Justice’s article came out in a journal published by the Association for the Study of American Indian Literatures. Published since the 1970s, it is among the handful of academic journals created by American Indians for the purpose of publishing research articles that provide American Indian perspectives on, in this case, literature. Older issues of the journal are on line at http://oncampus.richmond.edu/faculty/ASAIL/.

Other journals like it include American Indian Quarterly, Wicazo-Sa Review, the Journal of American Indian Education, and American Indian Culture and Research Journal.

The Library of Congress classifies The Education of Little Tree as fiction but at least 20 libraries in Illinois have it shelved as non-fiction. Opening the book and looking at the CIP information, it is clear that---at one time---LOC had it categorized as biography. When did they change its category from biography to fiction? Does LOC have a mechanism for letting libraries know when they make such a change?

The case of The Education of Little Tree illustrates the many problems in children’s books about American Indians. From writers who claim a Native identity, to the differences in reviews by mainstream and Native critics, to the problems involved in shelving books.

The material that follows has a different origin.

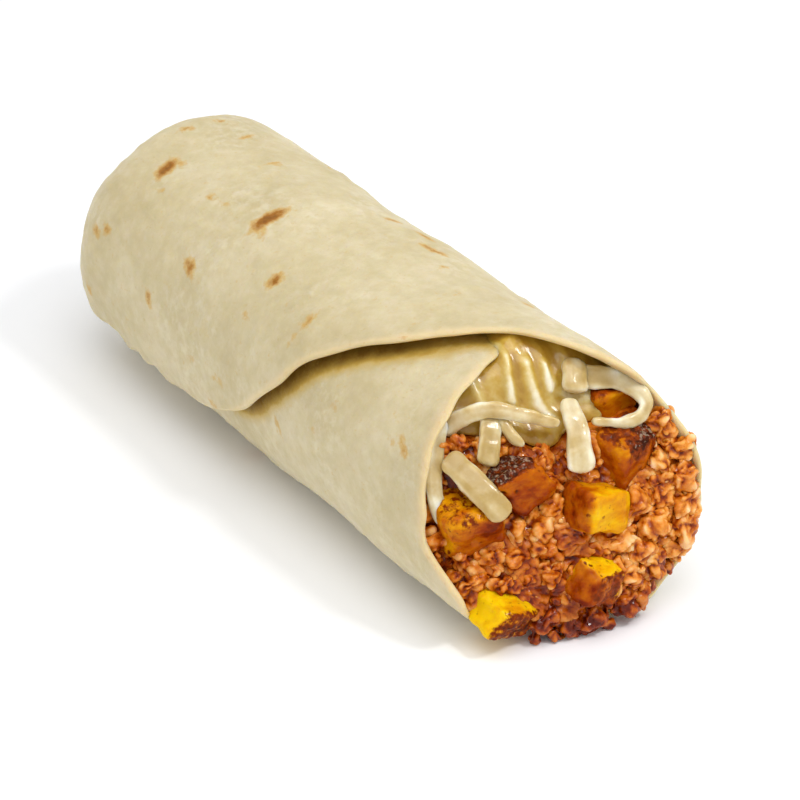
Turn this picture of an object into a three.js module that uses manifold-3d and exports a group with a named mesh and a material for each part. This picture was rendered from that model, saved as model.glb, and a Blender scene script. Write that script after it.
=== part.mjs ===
// A burrito: ground beef, fried sweet plantain and melted white cheese, rolled in one flour tortilla.
// It lies on its side. +X runs along the roll to its open end, +Y to its far side, +Z up.
// The origin is on the surface that it lies on, under the middle of its box. Millimetres and degrees.
import * as THREE from 'three';
import { mergeVertices } from 'three/addons/utils/BufferGeometryUtils.js';
import Module from 'manifold-3d';

const wasm = await Module();
wasm.setup();

// The roll, modelled about its own axis and then shifted so that its box is centred
const CLOSED_END = -80.4; // where the closed end stands
const RIM = 75.7; // the tortilla's front edge, below and on the far side
const HALF_WIDTH = 28;
const HALF_HEIGHT = 26.9;
const AXIS_HEIGHT = 24.1; // less than the half height, so the roll lies on a flat strip
const SQUARENESS = 2.15; // exponent of the section, where 2 is an ellipse
const TAPER = 0.97; // the closed end's width over the open end's
const CENTRING = { x: -0.9, y: 0.65 };

// The closed end, rounded over, drawn in at its middle and folded
const END = { length: 17.5, unevenness: 4, toward: 140, bluntness: 2.3 };
const TUCK = { dimple: 4.5, pleats: 7, depth: 4.4, plugWidth: 9.4, plugHeight: 9, plugDepth: 3.4 };

// The sheet
const SHEET = 1.9;
const GAP = 0.3; // air between neighbouring layers and pieces
const PITCH = SHEET + GAP; // each turn lies this far outside the one below it
const WRAP_START = 78; // wrap angle of the hidden inner edge, counted from +Y over the top
const WRAP_FINISH = 568; // wrap angle of the flap's free edge, one turn and a third later
const WRAP_LEVEL = 320; // wrap angle at which the sheet's outside lies on the section's outline
const WRAP_STEP = 9; // degrees between the sheet's columns, and half of it near the flap's corner
const CORNER_FROM = 525; // wrap angle at which the columns move closer together
const END_ROWS = [0.02, 0.06, 0.16, 0.34, 0.62, 1]; // rows of points over the closed end, as shares of it
const BODY_ROWS = 8;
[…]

Things can be better, but only if teachers and librarians have time to do some professional reading in journals that aren’t necessarily among their regular readings. This blog is an attempt to help you find those articles. When they’re available on-line, I link to them (see column at right called ARTICLES.)

So…. I close this blog post with the question I started with: Where is your copy of The Education of Little Tree shelved?

[Note: Thank you, readers of YALSA and ISLMANET, for providing feedback on an earlier draft of this post.]